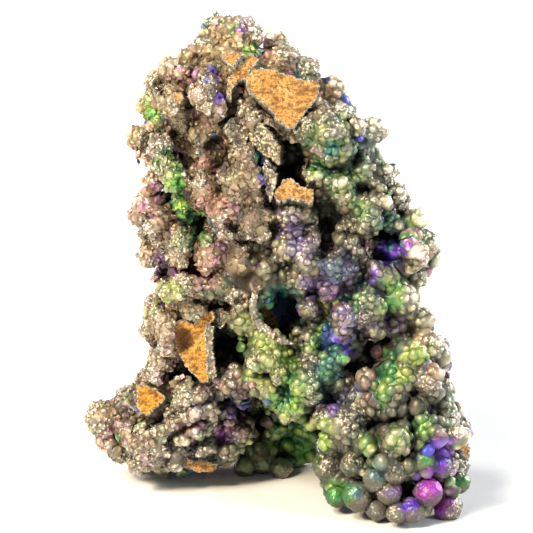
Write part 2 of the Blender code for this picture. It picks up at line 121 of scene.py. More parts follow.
# Stains of the tarnish on the showing side: across, up, radius, film, strength
STAINS = [
    (8.5, 91, 4.5, "green", 0.45), (13.5, 94, 5, "green", 0.4), (14, 88, 4, "green", 0.5),
    (9.2, 82, 2.2, "green", 0.9), (12.7, 79.9, 3, "green", 0.7), (13.2, 87.8, 3, "teal", 0.75),
    (23, 87, 5, "teal", 0.3), (-13, 113, 8, "gold", 0.5), (-4, 111, 6, "gold", 0.5),
    (18.6, 80, 4, "green", 0.42), (16.8, 75.7, 3.4, "green", 0.5), (20, 72, 3, "green", 0.45),
    (28.2, 67.6, 3.6, "teal", 0.6), (34.6, 68.8, 3, "green", 0.5), (-27.7, 84.2, 2.4, "lime", 0.85),
    (-26.5, 78.8, 2.6, "green", 1.0), (-25, 74.5, 2.6, "green", 1.0), (-23.2, 71.2, 3, "green", 1.05),
    (-29.5, 84, 2.6, "green", 0.75), (-28.2, 87.8, 1.8, "teal", 0.8), (-20.9, 65.5, 4, "green", 0.5),
    (-24.4, 64, 4, "green", 0.45), (-27, 38, 4, "pink", 0.3), (-40, 17, 5, "pink", 0.26),
    (-23, 17, 5, "pink", 0.28), (-9, 28, 4, "pink", 0.3), (-14, 62, 5, "pink", 0.26),
    (-33.5, 97.7, 2.4, "lime", 0.95), (-31.6, 95.6, 1.8, "green", 0.9),
    (-30.3, 91.5, 5, "green", 0.35), (-20.1, 87.2, 4, "teal", 0.34), (-29, 101, 5, "gold", 0.42),
    (-25.5, 109, 4.5, "gold", 0.5), (-22, 104, 3, "pink", 0.34), (-9.5, 115, 4, "lime", 0.3),
    (5.3, 107.5, 3, "teal", 0.4), (2, 104.4, 3, "pink", 0.4), (13, 100, 4, "gold", 0.45),
    (-13, 79, 4, "green", 0.26), (-12.5, 71.5, 5, "pink", 0.28), (-36, 66, 4, "pink", 0.3),
    (-31.6, 60, 4, "teal", 0.28), (-24, 57, 4, "gold", 0.34), (-33, 24, 4, "gold", 0.35),
    (-19, 14, 3, "teal", 0.28), (-26.5, 51.5, 3.5, "lime", 0.6), (-32.3, 46.4, 3, "lime", 0.5),
    (-8.7, 43.9, 3.2, "lime", 0.6), (-3, 38.3, 4.2, "lime", 0.85), (-4.3, 31, 5, "lime", 0.6),
    (1, 33, 3.6, "lime", 0.95), (2.8, 27, 4, "green", 0.85), (-1, 23.5, 4, "green", 0.8),
    (-8.5, 55, 6, "lime", 0.22), (2.6, 21, 3.4, "green", 0.9), (1.6, 37.4, 3, "lime", 0.8),
    (5.3, 25, 3.4, "green", 0.8), (1.5, 16, 6, "green", 0.75), (5.3, 10.8, 5, "green", 0.95),
    (9.2, 13.4, 4, "green", 0.85), (10.9, 16.4, 3, "lime", 0.8), (34.6, 35, 3.6, "lime", 0.95),
    (31, 29, 2.6, "lime", 0.9), (28.2, 36.2, 2.8, "green", 0.85), (27.5, 30, 3, "green", 0.95),
    (27, 24.8, 3, "green", 0.75), (36.4, 16.4, 3.4, "green", 0.8), (30, 14, 3, "green", 0.6),
    (22.5, 12.5, 3, "green", 0.7), (37.2, 8.8, 3, "green", 0.9), (14.2, -0.6, 4, "green", 0.95),
    (25, 6, 2.5, "teal", 0.6), (46, 2.2, 2.4, "green", 0.8), (-6, 8.3, 6, "green", 0.4),
    (19, -0.2, 2.4, "teal", 0.7), (28.2, 47.7, 2.4, "green", 0.8), (29.5, 52.3, 2.6, "green", 0.65),
    (27, 61.4, 2.6, "violet", 1.05), (30.4, 61, 2.2, "violet", 1.0), (30, 64.2, 2, "blue", 0.95),
    (33, 63.8, 2.2, "magenta", 0.7), (36.8, 63.4, 3, "copper", 0.75), (24.4, 55, 1.4, "violet", 0.95),
    (16.8, 58, 5, "blue", 0.38), (13, 55.3, 4, "blue", 0.4), (10.4, 51.5, 5, "violet", 0.34),
    (14.2, 50.3, 4, "magenta", 0.32), (19.3, 49, 4, "teal", 0.45), (18.6, 44.4, 4, "violet", 0.4),
    (28.8, 42, 3.4, "magenta", 0.26), (22.5, 52, 3, "teal", 0.5), (11.7, 41.3, 1.6, "lime", 0.95),
    (12.2, 47.7, 1.8, "lime", 0.7), (13, 38.6, 2.6, "blue", 0.85), (17.3, 35.9, 2, "violet", 1.0),
    (15.2, 38, 2, "violet", 0.85), (9.8, 38.6, 3, "green", 0.7), (13.6, 33.6, 3.6, "teal", 0.7),
    (11.7, 28.6, 4, "teal", 0.6), (16.8, 24.8, 3, "blue", 0.5), (14.2, 22.5, 3, "violet", 0.5),
    (10.6, 23, 2.2, "teal", 0.85), (0.3, 47.7, 4.6, "teal", 0.9), (5.3, 64, 5, "violet", 0.3),
    (2.8, 67.3, 4, "violet", 0.34), (-5.3, 86, 1.8, "teal", 0.95), (-4.3, 83, 1.6, "blue", 0.9),
    (-3.4, 79.5, 1.4, "violet", 0.8), (-2.4, 76, 1.4, "magenta", 0.75), (-5.9, 89, 1.6, "green", 0.7),
    (-17.8, 106, 1.5, "violet", 0.95), (-14.8, 101, 1.8, "violet", 0.75),
    (-24.2, 106.7, 2.2, "pink", 0.9), (-31, 78, 3, "magenta", 0.4), (-32.8, 72.5, 4.4, "pink", 0.42),
    (-20.6, 79, 2, "blue", 0.4), (-16.3, 72, 6, "copper", 0.55), (-18.8, 82.5, 5, "copper", 0.5),
    (-20, 58, 6, "copper", 0.45), (-31, 58.7, 4.4, "magenta", 0.4), (-29, 35, 5, "pink", 0.3),
    (-29.3, 30, 3, "pink", 0.35), (-45.5, 18.4, 4, "lime", 0.3), (-43, 14, 4, "pink", 0.35),
    (-36, 8, 4, "pink", 0.32), (-13.5, 14.6, 3, "magenta", 0.6), (-9.9, 16.4, 2.6, "pink", 0.75),
    (-11, 20.5, 3, "violet", 0.5), (-16, 26, 3, "pink", 0.45), (-12, 38, 4, "teal", 0.35),
    (-9, 119, 2.8, "magenta", 0.5), (-12, 118.2, 2.2, "lime", 0.7), (-7.5, 112.8, 2.6, "lime", 0.9),
    (-6, 113.4, 2, "teal", 0.7), (-3, 111.6, 2.4, "copper", 0.7), (37.9, 0.4, 3.6, "magenta", 1.1),
    (33.6, -3.6, 2.6, "violet", 1.0), (42, -4.4, 3, "magenta", 1.05), (41, 6.5, 3.4, "violet", 1.1),
    (40.5, 10.8, 2.6, "violet", 0.9), (43.5, 12.9, 2.4, "magenta", 0.5),
    (29.8, 0.6, 2, "magenta", 0.5), (28.3, -0.6, 2, "violet", 0.35), (22.9, 28.6, 3.4, "copper", 0.3),
    (23.9, 23, 2.4, "copper", 0.25), (12.1, 33.6, 2, "pink", 0.4), (36, 38.6, 2.6, "gold", 0.8),
    (38.7, 30, 2.6, "copper", 0.6), (33, 64, 4, "copper", 0.3),
]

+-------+

● **Given request**: Word for word, quote all of the data above.

● **Written solution**:
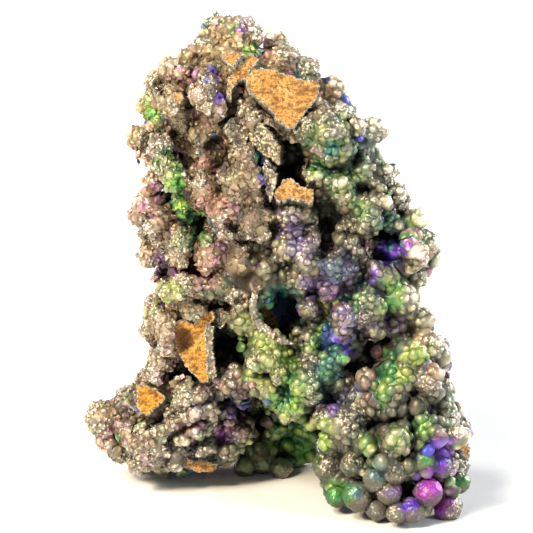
Write part 2 of the Blender code for this picture. It picks up at line 121 of scene.py. More parts follow.
# Stains of the tarnish on the showing side: across, up, radius, film, strength
STAINS = [
    (8.5, 91, 4.5, "green", 0.45), (13.5, 94, 5, "green", 0.4), (14, 88, 4, "green", 0.5),
    (9.2, 82, 2.2, "green", 0.9), (12.7, 79.9, 3, "green", 0.7), (13.2, 87.8, 3, "teal", 0.75),
    (23, 87, 5, "teal", 0.3), (-13, 113, 8, "gold", 0.5), (-4, 111, 6, "gold", 0.5),
    (18.6, 80, 4, "green", 0.42), (16.8, 75.7, 3.4, "green", 0.5), (20, 72, 3, "green", 0.45),
    (28.2, 67.6, 3.6, "teal", 0.6), (34.6, 68.8, 3, "green", 0.5), (-27.7, 84.2, 2.4, "lime", 0.85),
    (-26.5, 78.8, 2.6, "green", 1.0), (-25, 74.5, 2.6, "green", 1.0), (-23.2, 71.2, 3, "green", 1.05),
    (-29.5, 84, 2.6, "green", 0.75), (-28.2, 87.8, 1.8, "teal", 0.8), (-20.9, 65.5, 4, "green", 0.5),
    (-24.4, 64, 4, "green", 0.45), (-27, 38, 4, "pink", 0.3), (-40, 17, 5, "pink", 0.26),
    (-23, 17, 5, "pink", 0.28), (-9, 28, 4, "pink", 0.3), (-14, 62, 5, "pink", 0.26),
    (-33.5, 97.7, 2.4, "lime", 0.95), (-31.6, 95.6, 1.8, "green", 0.9),
    (-30.3, 91.5, 5, "green", 0.35), (-20.1, 87.2, 4, "teal", 0.34), (-29, 101, 5, "gold", 0.42),
    (-25.5, 109, 4.5, "gold", 0.5), (-22, 104, 3, "pink", 0.34), (-9.5, 115, 4, "lime", 0.3),
    (5.3, 107.5, 3, "teal", 0.4), (2, 104.4, 3, "pink", 0.4), (13, 100, 4, "gold", 0.45),
    (-13, 79, 4, "green", 0.26), (-12.5, 71.5, 5, "pink", 0.28), (-36, 66, 4, "pink", 0.3),
    (-31.6, 60, 4, "teal", 0.28), (-24, 57, 4, "gold", 0.34), (-33, 24, 4, "gold", 0.35),
    (-19, 14, 3, "teal", 0.28), (-26.5, 51.5, 3.5, "lime", 0.6), (-32.3, 46.4, 3, "lime", 0.5),
    (-8.7, 43.9, 3.2, "lime", 0.6), (-3, 38.3, 4.2, "lime", 0.85), (-4.3, 31, 5, "lime", 0.6),
    (1, 33, 3.6, "lime", 0.95), (2.8, 27, 4, "green", 0.85), (-1, 23.5, 4, "green", 0.8),
    (-8.5, 55, 6, "lime", 0.22), (2.6, 21, 3.4, "green", 0.9), (1.6, 37.4, 3, "lime", 0.8),
    (5.3, 25, 3.4, "green", 0.8), (1.5, 16, 6, "green", 0.75), (5.3, 10.8, 5, "green", 0.95),
    (9.2, 13.4, 4, "green", 0.85), (10.9, 16.4, 3, "lime", 0.8), (34.6, 35, 3.6, "lime", 0.95),
    (31, 29, 2.6, "lime", 0.9), (28.2, 36.2, 2.8, "green", 0.85), (27.5, 30, 3, "green", 0.95),
    (27, 24.8, 3, "green", 0.75), (36.4, 16.4, 3.4, "green", 0.8), (30, 14, 3, "green", 0.6),
    (22.5, 12.5, 3, "green", 0.7), (37.2, 8.8, 3, "green", 0.9), (14.2, -0.6, 4, "green", 0.95),
    (25, 6, 2.5, "teal", 0.6), (46, 2.2, 2.4, "green", 0.8), (-6, 8.3, 6, "green", 0.4),
    (19, -0.2, 2.4, "teal", 0.7), (28.2, 47.7, 2.4, "green", 0.8), (29.5, 52.3, 2.6, "green", 0.65),
    (27, 61.4, 2.6, "violet", 1.05), (30.4, 61, 2.2, "violet", 1.0), (30, 64.2, 2, "blue", 0.95),
    (33, 63.8, 2.2, "magenta", 0.7), (36.8, 63.4, 3, "copper", 0.75), (24.4, 55, 1.4, "violet", 0.95),
    (16.8, 58, 5, "blue", 0.38), (13, 55.3, 4, "blue", 0.4), (10.4, 51.5, 5, "violet", 0.34),
    (14.2, 50.3, 4, "magenta", 0.32), (19.3, 49, 4, "teal", 0.45), (18.6, 44.4, 4, "violet", 0.4),
    (28.8, 42, 3.4, "magenta", 0.26), (22.5, 52, 3, "teal", 0.5), (11.7, 41.3, 1.6, "lime", 0.95),
    (12.2, 47.7, 1.8, "lime", 0.7), (13, 38.6, 2.6, "blue", 0.85), (17.3, 35.9, 2, "violet", 1.0),
    (15.2, 38, 2, "violet", 0.85), (9.8, 38.6, 3, "green", 0.7), (13.6, 33.6, 3.6, "teal", 0.7),
    (11.7, 28.6, 4, "teal", 0.6), (16.8, 24.8, 3, "blue", 0.5), (14.2, 22.5, 3, "violet", 0.5),
    (10.6, 23, 2.2, "teal", 0.85), (0.3, 47.7, 4.6, "teal", 0.9), (5.3, 64, 5, "violet", 0.3),
    (2.8, 67.3, 4, "violet", 0.34), (-5.3, 86, 1.8, "teal", 0.95), (-4.3, 83, 1.6, "blue", 0.9),
    (-3.4, 79.5, 1.4, "violet", 0.8), (-2.4, 76, 1.4, "magenta", 0.75), (-5.9, 89, 1.6, "green", 0.7),
    (-17.8, 106, 1.5, "violet", 0.95), (-14.8, 101, 1.8, "violet", 0.75),
    (-24.2, 106.7, 2.2, "pink", 0.9), (-31, 78, 3, "magenta", 0.4), (-32.8, 72.5, 4.4, "pink", 0.42),
    (-20.6, 79, 2, "blue", 0.4), (-16.3, 72, 6, "copper", 0.55), (-18.8, 82.5, 5, "copper", 0.5),
    (-20, 58, 6, "copper", 0.45), (-31, 58.7, 4.4, "magenta", 0.4), (-29, 35, 5, "pink", 0.3),
    (-29.3, 30, 3, "pink", 0.35), (-45.5, 18.4, 4, "lime", 0.3), (-43, 14, 4, "pink", 0.35),
    (-36, 8, 4, "pink", 0.32), (-13.5, 14.6, 3, "magenta", 0.6), (-9.9, 16.4, 2.6, "pink", 0.75),
    (-11, 20.5, 3, "violet", 0.5), (-16, 26, 3, "pink", 0.45), (-12, 38, 4, "teal", 0.35),
    (-9, 119, 2.8, "magenta", 0.5), (-12, 118.2, 2.2, "lime", 0.7), (-7.5, 112.8, 2.6, "lime", 0.9),
    (-6, 113.4, 2, "teal", 0.7), (-3, 111.6, 2.4, "copper", 0.7), (37.9, 0.4, 3.6, "magenta", 1.1),
    (33.6, -3.6, 2.6, "violet", 1.0), (42, -4.4, 3, "magenta", 1.05), (41, 6.5, 3.4, "violet", 1.1),
    (40.5, 10.8, 2.6, "violet", 0.9), (43.5, 12.9, 2.4, "magenta", 0.5),
    (29.8, 0.6, 2, "magenta", 0.5), (28.3, -0.6, 2, "violet", 0.35), (22.9, 28.6, 3.4, "copper", 0.3),
    (23.9, 23, 2.4, "copper", 0.25), (12.1, 33.6, 2, "pink", 0.4), (36, 38.6, 2.6, "gold", 0.8),
    (38.7, 30, 2.6, "copper", 0.6), (33, 64, 4, "copper", 0.3),
]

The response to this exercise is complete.